--- start ---

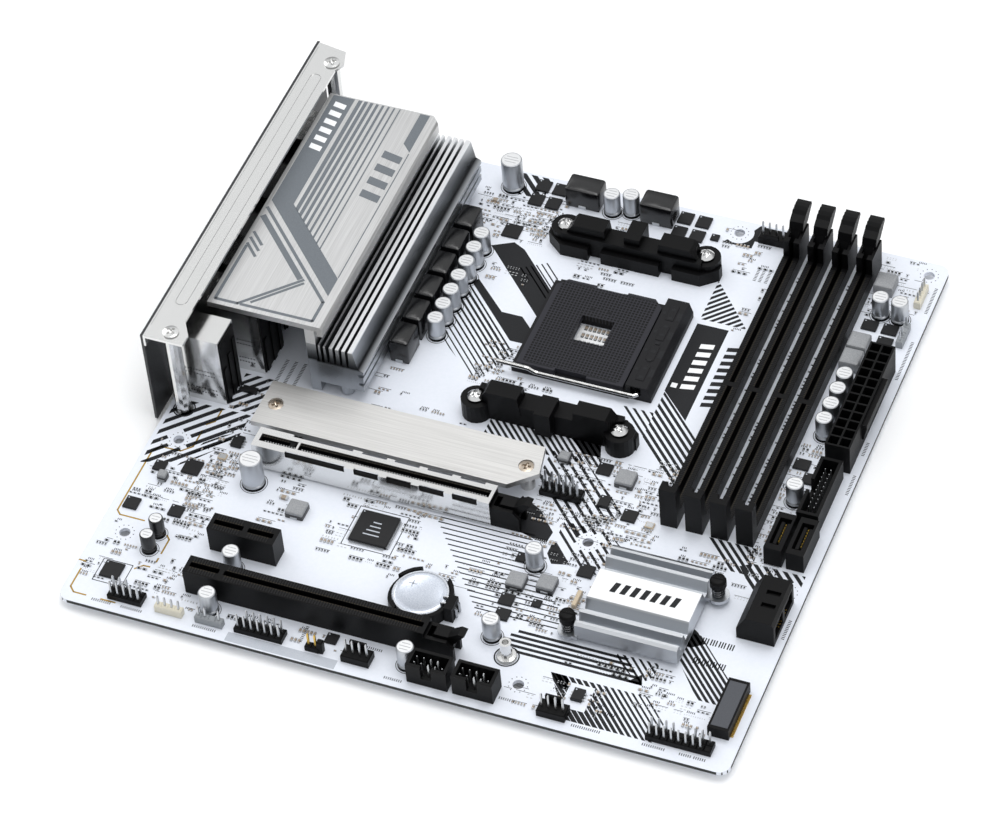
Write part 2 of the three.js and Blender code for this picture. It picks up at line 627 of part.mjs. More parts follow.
// ---- Power, drive and front panel connectors -------------------------------------------------

// A two-row power connector from its corner, its rows along Y and its catch ledge on the +X side.
function powerConnector(columns) {
  const wall = 0.7;
  const cell = POWER_PITCH - wall;
  const width = 2 * POWER_PITCH + wall;
  const length = columns * POWER_PITCH + wall;
  const height = 12.8;
  const body = block(0, width, 0, length, 0, height);
  const cells = [];
  for (let row = 0; row < 2; row += 1) {
    for (let column = 0; column < columns; column += 1) {
      const x = wall + row * POWER_PITCH;
      const y = wall + column * POWER_PITCH;
      cells.push(block(x, x + cell, y, y + cell, 2.5, height + 1));
    }
  }
  const ledge = alongY([
    [width - 0.2, 4], [width + 0.6, 4], [width + 1.8, 9.6], [width + 1.8, 11.2], [width - 0.2, 11.2],
  ], length * 0.26, length * 0.72);
  return cut(fuse(body, ledge), ...cells);
}

// A header with a wall round its pins, from its corner, and a keying notch in one wall.
function boxedHeader(width, length, height, notch) {
  const wall = 1.2;
  const well = block(wall, width - wall, wall, length - wall, 2.4, height + 1);
  return cut(block(0, width, 0, length, 0, height), well, notch);
}

// One drive port looking up: a block with an L-shaped mouth round its tongue.
function uprightDrivePort() {
  const body = block(0, 6.4, 0, 17, 0, 8.5);
  const mouth = block(1.3, 4.6, 2.4, 14.6, 2, 9.5);
  const foot = block(1.3, 5.6, 12.6, 14.6, 2, 9.5);
  const tongue = block(2.2, 3.4, 3.4, 13.6, 1, 7.6);
  return fuse(cut(body, mouth, foot), tongue);
}

// Two drive ports side by side, leaning outwards, with their mouths on the +X side.
function angledDrivePorts() {
  const body = alongY([[0, 0], [13.4, 0], [13.4, 9], [12.6, 11], [3.4, 11], [0, 5]], 0, 20.5);
  const mouths = [1.6, 11.2].map((y) => cut(
    block(5, 14.4, y, y + 7.7, 2.2, 8.2), block(4, 12.6, y + 0.8, y + 6.9, 4.6, 5.8),
  ));
  const slits = [6.8, 12.6].map((y) => block(6.4, 11.4, y, y + 1.9, 9.6, 12));
  return cut(body, ...mouths, ...slits);
}

function connectors() {
  place('main_power_connector', powerConnector(12), BLACK_PLASTIC, 231.4, 137.6, 0);
  const processorPower = place('processor_power_connector', powerConnector(4), BLACK_PLASTIC, 26, 241.6, 0);
  processorPower.rotation.z = -Math.PI / 2;
  const frontUsb = boxedHeader(8, 27, 9, block(-1, 2, 11, 16, 3.4, 10));
  place('front_usb_header', frontUsb, BLACK_PLASTIC, 231, 108, 0);
  for (const [i, x] of [129, 145.5].entries()) {
    const header = boxedHeader(14.7, 8, 9, block(5.4, 9.3, -1, 2, 3.4, 10));
    place(`boxed_usb_header_${i + 1}`, header, BLACK_PLASTIC, x, 3.4, 0);
  }
  for (const [i, x] of [225.4, 233.4].entries()) {
    place(`upright_drive_port_${i + 1}`, uprightDrivePort(), BLACK_PLASTIC, x, 89.8, 0);
  }
  place('angled_drive_ports', angledDrivePorts(), BLACK_PLASTIC, 227.4, 56, 0);
}

// ---- Assembly --------------------------------------------------------------------------------

circuitBoard();
REAR_STACKS.forEach(rearStack);
shieldPlate();
shieldBracket();
shieldPosts();
regulatorHeatsink();
regulatorCover();
socketBase();
socketCover();
socketLever();
coolerMount();
memory();
expansionSlots();
storage();
chipsetHeatsink();
battery();
connectors();

layout.updateMatrixWorld(true);
const extent = new THREE.Box3().setFromObject(layout, true);
const middle = extent.getCenter(new THREE.Vector3());
layout.position.set(-middle.x, -middle.y, -extent.min.z);

const motherboard = new THREE.Group();
motherboard.add(layout);

export default motherboard;
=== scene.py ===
# %% [markdown]
# # A white micro-ATX motherboard
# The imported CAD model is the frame. Everything added here is a piece that rides on it: chips,
# chokes, cans, pins, contacts, printing and solder. All of it is placed in board millimetres,
# from the board's rear header corner, on its top face.

# %% Load the frame
import math
import random

import bpy
from mathutils import Matrix, Vector


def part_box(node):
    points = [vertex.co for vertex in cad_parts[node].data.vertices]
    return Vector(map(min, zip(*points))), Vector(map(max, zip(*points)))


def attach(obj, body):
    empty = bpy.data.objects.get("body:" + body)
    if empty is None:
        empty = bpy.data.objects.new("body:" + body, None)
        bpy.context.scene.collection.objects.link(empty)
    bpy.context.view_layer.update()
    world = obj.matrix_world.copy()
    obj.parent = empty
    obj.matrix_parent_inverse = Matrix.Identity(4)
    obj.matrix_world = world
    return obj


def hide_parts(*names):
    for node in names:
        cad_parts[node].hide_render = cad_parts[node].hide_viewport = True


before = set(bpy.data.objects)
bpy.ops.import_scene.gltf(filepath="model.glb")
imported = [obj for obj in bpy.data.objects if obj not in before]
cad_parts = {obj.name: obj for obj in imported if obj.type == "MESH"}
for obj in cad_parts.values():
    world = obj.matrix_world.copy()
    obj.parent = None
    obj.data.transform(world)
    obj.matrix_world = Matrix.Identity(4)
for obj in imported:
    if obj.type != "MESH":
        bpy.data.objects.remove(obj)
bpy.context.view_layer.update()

MM = 0.001
board_low, board_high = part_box("circuit_board")
BOARD_SIDE = (board_high.x - board_low.x) / MM
BOARD_THICKNESS = (board_high.z - board_low.z) / MM
print("board", round(BOARD_SIDE, 2), "mm square,", round(BOARD_THICKNESS, 2), "mm thick")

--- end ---

- YOUR INSTRUCTIONS -
Output the lines above verbatim and in full.

- RESULT -
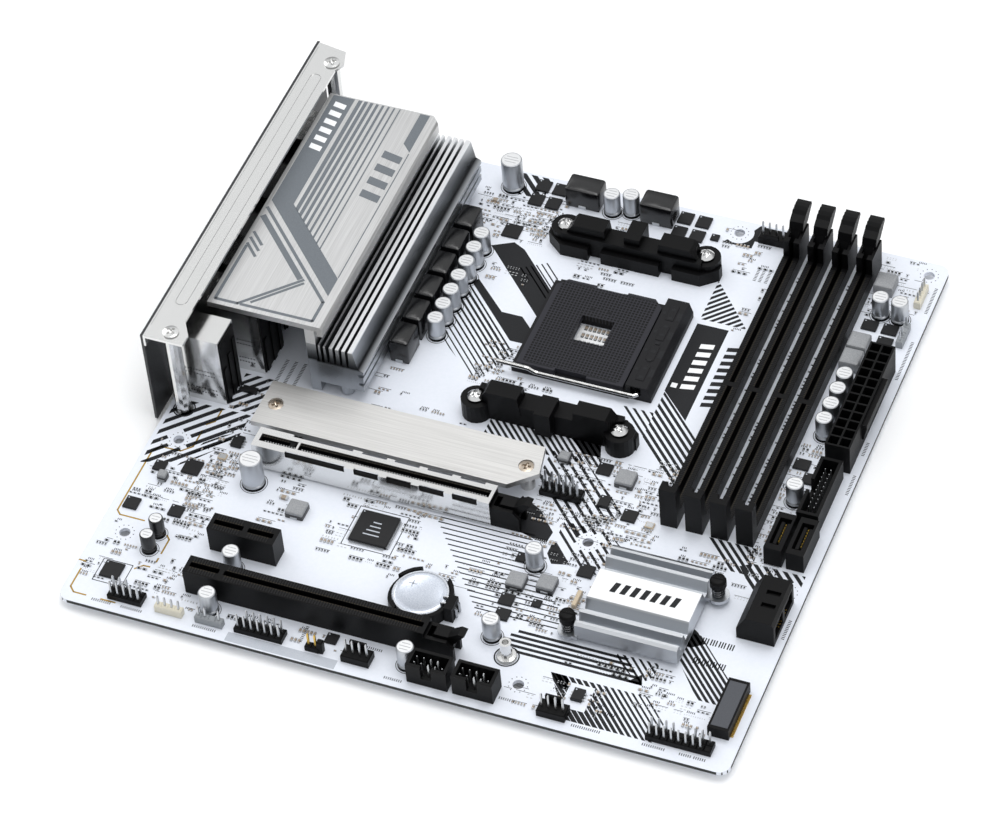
Write part 2 of the three.js and Blender code for this picture. It picks up at line 627 of part.mjs. More parts follow.
// ---- Power, drive and front panel connectors -------------------------------------------------

// A two-row power connector from its corner, its rows along Y and its catch ledge on the +X side.
function powerConnector(columns) {
  const wall = 0.7;
  const cell = POWER_PITCH - wall;
  const width = 2 * POWER_PITCH + wall;
  const length = columns * POWER_PITCH + wall;
  const height = 12.8;
  const body = block(0, width, 0, length, 0, height);
  const cells = [];
  for (let row = 0; row < 2; row += 1) {
    for (let column = 0; column < columns; column += 1) {
      const x = wall + row * POWER_PITCH;
      const y = wall + column * POWER_PITCH;
      cells.push(block(x, x + cell, y, y + cell, 2.5, height + 1));
    }
  }
  const ledge = alongY([
    [width - 0.2, 4], [width + 0.6, 4], [width + 1.8, 9.6], [width + 1.8, 11.2], [width - 0.2, 11.2],
  ], length * 0.26, length * 0.72);
  return cut(fuse(body, ledge), ...cells);
}

// A header with a wall round its pins, from its corner, and a keying notch in one wall.
function boxedHeader(width, length, height, notch) {
  const wall = 1.2;
  const well = block(wall, width - wall, wall, length - wall, 2.4, height + 1);
  return cut(block(0, width, 0, length, 0, height), well, notch);
}

// One drive port looking up: a block with an L-shaped mouth round its tongue.
function uprightDrivePort() {
  const body = block(0, 6.4, 0, 17, 0, 8.5);
  const mouth = block(1.3, 4.6, 2.4, 14.6, 2, 9.5);
  const foot = block(1.3, 5.6, 12.6, 14.6, 2, 9.5);
  const tongue = block(2.2, 3.4, 3.4, 13.6, 1, 7.6);
  return fuse(cut(body, mouth, foot), tongue);
}

// Two drive ports side by side, leaning outwards, with their mouths on the +X side.
function angledDrivePorts() {
  const body = alongY([[0, 0], [13.4, 0], [13.4, 9], [12.6, 11], [3.4, 11], [0, 5]], 0, 20.5);
  const mouths = [1.6, 11.2].map((y) => cut(
    block(5, 14.4, y, y + 7.7, 2.2, 8.2), block(4, 12.6, y + 0.8, y + 6.9, 4.6, 5.8),
  ));
  const slits = [6.8, 12.6].map((y) => block(6.4, 11.4, y, y + 1.9, 9.6, 12));
  return cut(body, ...mouths, ...slits);
}

function connectors() {
  place('main_power_connector', powerConnector(12), BLACK_PLASTIC, 231.4, 137.6, 0);
  const processorPower = place('processor_power_connector', powerConnector(4), BLACK_PLASTIC, 26, 241.6, 0);
  processorPower.rotation.z = -Math.PI / 2;
  const frontUsb = boxedHeader(8, 27, 9, block(-1, 2, 11, 16, 3.4, 10));
  place('front_usb_header', frontUsb, BLACK_PLASTIC, 231, 108, 0);
  for (const [i, x] of [129, 145.5].entries()) {
    const header = boxedHeader(14.7, 8, 9, block(5.4, 9.3, -1, 2, 3.4, 10));
    place(`boxed_usb_header_${i + 1}`, header, BLACK_PLASTIC, x, 3.4, 0);
  }
  for (const [i, x] of [225.4, 233.4].entries()) {
    place(`upright_drive_port_${i + 1}`, uprightDrivePort(), BLACK_PLASTIC, x, 89.8, 0);
  }
  place('angled_drive_ports', angledDrivePorts(), BLACK_PLASTIC, 227.4, 56, 0);
}

// ---- Assembly --------------------------------------------------------------------------------

circuitBoard();
REAR_STACKS.forEach(rearStack);
shieldPlate();
shieldBracket();
shieldPosts();
regulatorHeatsink();
regulatorCover();
socketBase();
socketCover();
socketLever();
coolerMount();
memory();
expansionSlots();
storage();
chipsetHeatsink();
battery();
connectors();

layout.updateMatrixWorld(true);
const extent = new THREE.Box3().setFromObject(layout, true);
const middle = extent.getCenter(new THREE.Vector3());
layout.position.set(-middle.x, -middle.y, -extent.min.z);

const motherboard = new THREE.Group();
motherboard.add(layout);

export default motherboard;
=== scene.py ===
# %% [markdown]
# # A white micro-ATX motherboard
# The imported CAD model is the frame. Everything added here is a piece that rides on it: chips,
# chokes, cans, pins, contacts, printing and solder. All of it is placed in board millimetres,
# from the board's rear header corner, on its top face.

# %% Load the frame
import math
import random

import bpy
from mathutils import Matrix, Vector


def part_box(node):
    points = [vertex.co for vertex in cad_parts[node].data.vertices]
    return Vector(map(min, zip(*points))), Vector(map(max, zip(*points)))


def attach(obj, body):
    empty = bpy.data.objects.get("body:" + body)
    if empty is None:
        empty = bpy.data.objects.new("body:" + body, None)
        bpy.context.scene.collection.objects.link(empty)
    bpy.context.view_layer.update()
    world = obj.matrix_world.copy()
    obj.parent = empty
    obj.matrix_parent_inverse = Matrix.Identity(4)
    obj.matrix_world = world
    return obj


def hide_parts(*names):
    for node in names:
        cad_parts[node].hide_render = cad_parts[node].hide_viewport = True


before = set(bpy.data.objects)
bpy.ops.import_scene.gltf(filepath="model.glb")
imported = [obj for obj in bpy.data.objects if obj not in before]
cad_parts = {obj.name: obj for obj in imported if obj.type == "MESH"}
for obj in cad_parts.values():
    world = obj.matrix_world.copy()
    obj.parent = None
    obj.data.transform(world)
    obj.matrix_world = Matrix.Identity(4)
for obj in imported:
    if obj.type != "MESH":
        bpy.data.objects.remove(obj)
bpy.context.view_layer.update()

MM = 0.001
board_low, board_high = part_box("circuit_board")
BOARD_SIDE = (board_high.x - board_low.x) / MM
BOARD_THICKNESS = (board_high.z - board_low.z) / MM
print("board", round(BOARD_SIDE, 2), "mm square,", round(BOARD_THICKNESS, 2), "mm thick")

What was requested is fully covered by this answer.